━━━━━ Given information ━━━━━

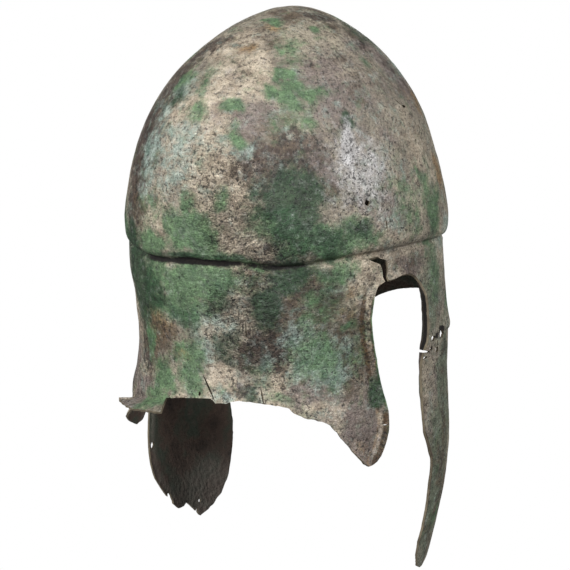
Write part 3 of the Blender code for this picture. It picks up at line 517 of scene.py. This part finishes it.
def as_path(table, smooth, rough, seed):
    """Outline as (arc, height) pairs: a smooth or straight run through the table's points, with
    small bites of noise square to it that fade to nothing at both ends."""
    a, z = np.array(table, float).T
    path = np.stack([to_arc(a), z], -1)
    run = run_of(path)
    steps = [np.linspace(p, q, max(3, int((q - p) / PATH_STEP))) for p, q in zip(run, run[1:])]
    t = np.unique(np.concatenate(steps))
    through = curve if smooth else np.interp
    path = np.stack([through(t, run, path[:, 0]), through(t, run, path[:, 1])], -1)
    along = np.gradient(path, axis=0)
    along /= np.linalg.norm(along, axis=1)[:, None]
    spot = np.stack([t, np.zeros_like(t), np.full_like(t, BITE_SEEDS_APART * seed)], -1)
    fade = np.clip(np.minimum(t, t[-1] - t) / BITE_FADE, 0.0, 1.0)
    return path + (rough * waves(spot, BITES) * fade)[:, None] * along[:, ::-1] * (-1, 1)


def spread(path, shares):
    """Points along a path at the given shares of its length."""
    run = run_of(path)
    at = np.asarray(shares) * run[-1]
    return np.stack([np.interp(at, run, path[:, 0]), np.interp(at, run, path[:, 1])], -1)


def even(path, rows):
    """Points along a path, one to each of its even rows."""
    return spread(path, np.linspace(0, 1, rows + 1))


def belt_line(arcs):
    """Top row of the sheet below the groove: a fixed drop under it."""
    return np.stack([arcs, groove_z(to_azimuth(arcs)) - BELT_DROP], -1)


def seam(azimuth, z):
    """Straight seam from the belt line down to a height, at one azimuth."""
    return np.concatenate([belt_line(to_arc(np.array([azimuth]))), [[to_arc(azimuth), z]]])


def side_of(upper, lower, upper_rows, rows):
    """Side of a patch: a seam or a crack above, then a free edge, each with even rows."""
    share = np.linspace(0, 1, rows + 1)
    turn = share[upper_rows]
    first = spread(upper, share[:upper_rows + 1] / turn)
    second = spread(lower, (share[upper_rows:] - turn) / (1 - turn))
    return np.concatenate([first, second[1:]])


def columns(width, middle, rim_low, rim_high):
    """Shares across a patch: close together beside a rimmed edge, even between."""
    steps = np.array(RIM_STEPS) / width
    low = steps if rim_low else steps[:1]
    high = 1 - steps[::-1] if rim_high else 1 - steps[:1]
    return np.concatenate([low, np.linspace(low[-1], high[0], middle + 1)[1:-1], high])


def snapped(path, shares, azimuths):
    """Shares along a path, the nearest ones moved to its sharp corners and to some azimuths."""
    run = np.diff(path, axis=0)
    length = np.linalg.norm(run, axis=1)
    reach = np.concatenate(([0.0], np.cumsum(length))) / length.sum()
    way = run / length[:, None]
    sharp = (way[1:] * way[:-1]).sum(1) < SHARP
    marks = list(reach[1:-1][sharp]) + [np.interp(to_arc(a), path[:, 0], reach) for a in azimuths]
    found = shares.copy()
    for mark in marks:
        found[1 + np.abs(found[1:-1] - mark).argmin()] = mark
    return np.sort(found)


def patch(low, high, bottom, across, azimuths=()):
    """Coons patch in (arc, height): the mean of two sides and of two ends, less the corners. A row
    lies between the ends by how far down the sides it starts."""
    fall = low[:, 1] + high[:, 1]
    s, t = across[None, :, None], ((fall - fall[0]) / (fall[-1] - fall[0]))[:, None, None]
    top = belt_line(low[0, 0] + (high[0, 0] - low[0, 0]) * across)
    foot = spread(bottom, snapped(bottom, across, azimuths))
    between = (1 - s) * low[:, None, :] + s * high[:, None, :]
    down = (1 - t) * top[None] + t * foot[None]
    corners = ((1 - t) * ((1 - s) * top[0] + s * top[-1])
               + t * ((1 - s) * foot[0] + s * foot[-1]))
    return between + down - corners


def flange(root):
    """Flange out from the hem: each row steps out, a little down and along to the tip's azimuth."""
    azimuth = to_azimuth(root[:, 0])
    at, tip, out, down = np.array(FLANGE, float).T
    inside = (azimuth > FLANGE_FROM - ROOT_SLACK) & (azimuth < FLANGE_TO + ROOT_SLACK)
    azimuth, level = azimuth[inside], root[inside, 1]
    rows = []
    for share in np.linspace(0, 1, FLANGE_ROWS + 1):
        along = azimuth + share * (np.interp(azimuth, at, tip) - azimuth)
        drop = np.interp(azimuth, at, down) * share ** FLANGE_DROOP
        lift = np.interp(azimuth, at, out) * share
        torn = sum(size * share * np.sin(azimuth * rate + start)
                   for size, rate, start in FLANGE_WAVES)
        rows.append(side_point(along, level, lift + torn) - drop[:, None] * (0.0, 0.0, 1.0))
    return np.stack(rows)


def sheet(grid, edges, table):
    """Grid of the flat pattern to points of the helmet, with its out-turned rim."""
    z = grid[..., 1]
    lift = np.zeros_like(z)
    for edge in edges:
        lift = np.maximum(lift, rim_lift(edge_distance(grid, edge), z, table))
    return side_point(to_azimuth(grid[..., 0]), z, lift)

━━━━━

* **Task to carry out**
Copy out each line exactly as written.

* **Complete response**
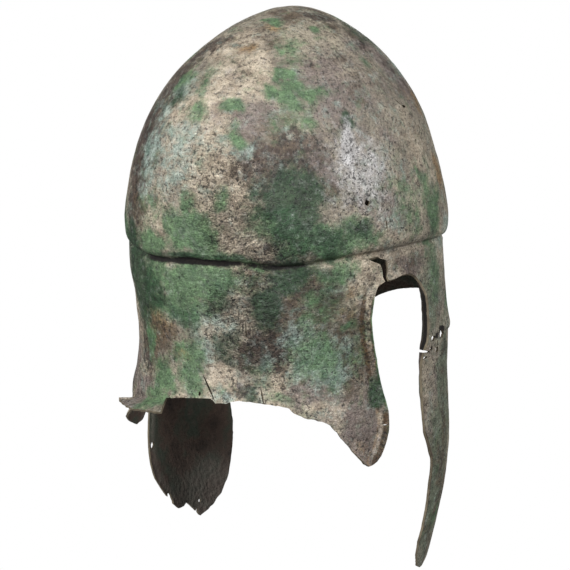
Write part 3 of the Blender code for this picture. It picks up at line 517 of scene.py. This part finishes it.
def as_path(table, smooth, rough, seed):
    """Outline as (arc, height) pairs: a smooth or straight run through the table's points, with
    small bites of noise square to it that fade to nothing at both ends."""
    a, z = np.array(table, float).T
    path = np.stack([to_arc(a), z], -1)
    run = run_of(path)
    steps = [np.linspace(p, q, max(3, int((q - p) / PATH_STEP))) for p, q in zip(run, run[1:])]
    t = np.unique(np.concatenate(steps))
    through = curve if smooth else np.interp
    path = np.stack([through(t, run, path[:, 0]), through(t, run, path[:, 1])], -1)
    along = np.gradient(path, axis=0)
    along /= np.linalg.norm(along, axis=1)[:, None]
    spot = np.stack([t, np.zeros_like(t), np.full_like(t, BITE_SEEDS_APART * seed)], -1)
    fade = np.clip(np.minimum(t, t[-1] - t) / BITE_FADE, 0.0, 1.0)
    return path + (rough * waves(spot, BITES) * fade)[:, None] * along[:, ::-1] * (-1, 1)


def spread(path, shares):
    """Points along a path at the given shares of its length."""
    run = run_of(path)
    at = np.asarray(shares) * run[-1]
    return np.stack([np.interp(at, run, path[:, 0]), np.interp(at, run, path[:, 1])], -1)


def even(path, rows):
    """Points along a path, one to each of its even rows."""
    return spread(path, np.linspace(0, 1, rows + 1))


def belt_line(arcs):
    """Top row of the sheet below the groove: a fixed drop under it."""
    return np.stack([arcs, groove_z(to_azimuth(arcs)) - BELT_DROP], -1)


def seam(azimuth, z):
    """Straight seam from the belt line down to a height, at one azimuth."""
    return np.concatenate([belt_line(to_arc(np.array([azimuth]))), [[to_arc(azimuth), z]]])


def side_of(upper, lower, upper_rows, rows):
    """Side of a patch: a seam or a crack above, then a free edge, each with even rows."""
    share = np.linspace(0, 1, rows + 1)
    turn = share[upper_rows]
    first = spread(upper, share[:upper_rows + 1] / turn)
    second = spread(lower, (share[upper_rows:] - turn) / (1 - turn))
    return np.concatenate([first, second[1:]])


def columns(width, middle, rim_low, rim_high):
    """Shares across a patch: close together beside a rimmed edge, even between."""
    steps = np.array(RIM_STEPS) / width
    low = steps if rim_low else steps[:1]
    high = 1 - steps[::-1] if rim_high else 1 - steps[:1]
    return np.concatenate([low, np.linspace(low[-1], high[0], middle + 1)[1:-1], high])


def snapped(path, shares, azimuths):
    """Shares along a path, the nearest ones moved to its sharp corners and to some azimuths."""
    run = np.diff(path, axis=0)
    length = np.linalg.norm(run, axis=1)
    reach = np.concatenate(([0.0], np.cumsum(length))) / length.sum()
    way = run / length[:, None]
    sharp = (way[1:] * way[:-1]).sum(1) < SHARP
    marks = list(reach[1:-1][sharp]) + [np.interp(to_arc(a), path[:, 0], reach) for a in azimuths]
    found = shares.copy()
    for mark in marks:
        found[1 + np.abs(found[1:-1] - mark).argmin()] = mark
    return np.sort(found)


def patch(low, high, bottom, across, azimuths=()):
    """Coons patch in (arc, height): the mean of two sides and of two ends, less the corners. A row
    lies between the ends by how far down the sides it starts."""
    fall = low[:, 1] + high[:, 1]
    s, t = across[None, :, None], ((fall - fall[0]) / (fall[-1] - fall[0]))[:, None, None]
    top = belt_line(low[0, 0] + (high[0, 0] - low[0, 0]) * across)
    foot = spread(bottom, snapped(bottom, across, azimuths))
    between = (1 - s) * low[:, None, :] + s * high[:, None, :]
    down = (1 - t) * top[None] + t * foot[None]
    corners = ((1 - t) * ((1 - s) * top[0] + s * top[-1])
               + t * ((1 - s) * foot[0] + s * foot[-1]))
    return between + down - corners


def flange(root):
    """Flange out from the hem: each row steps out, a little down and along to the tip's azimuth."""
    azimuth = to_azimuth(root[:, 0])
    at, tip, out, down = np.array(FLANGE, float).T
    inside = (azimuth > FLANGE_FROM - ROOT_SLACK) & (azimuth < FLANGE_TO + ROOT_SLACK)
    azimuth, level = azimuth[inside], root[inside, 1]
    rows = []
    for share in np.linspace(0, 1, FLANGE_ROWS + 1):
        along = azimuth + share * (np.interp(azimuth, at, tip) - azimuth)
        drop = np.interp(azimuth, at, down) * share ** FLANGE_DROOP
        lift = np.interp(azimuth, at, out) * share
        torn = sum(size * share * np.sin(azimuth * rate + start)
                   for size, rate, start in FLANGE_WAVES)
        rows.append(side_point(along, level, lift + torn) - drop[:, None] * (0.0, 0.0, 1.0))
    return np.stack(rows)


def sheet(grid, edges, table):
    """Grid of the flat pattern to points of the helmet, with its out-turned rim."""
    z = grid[..., 1]
    lift = np.zeros_like(z)
    for edge in edges:
        lift = np.maximum(lift, rim_lift(edge_distance(grid, edge), z, table))
    return side_point(to_azimuth(grid[..., 0]), z, lift)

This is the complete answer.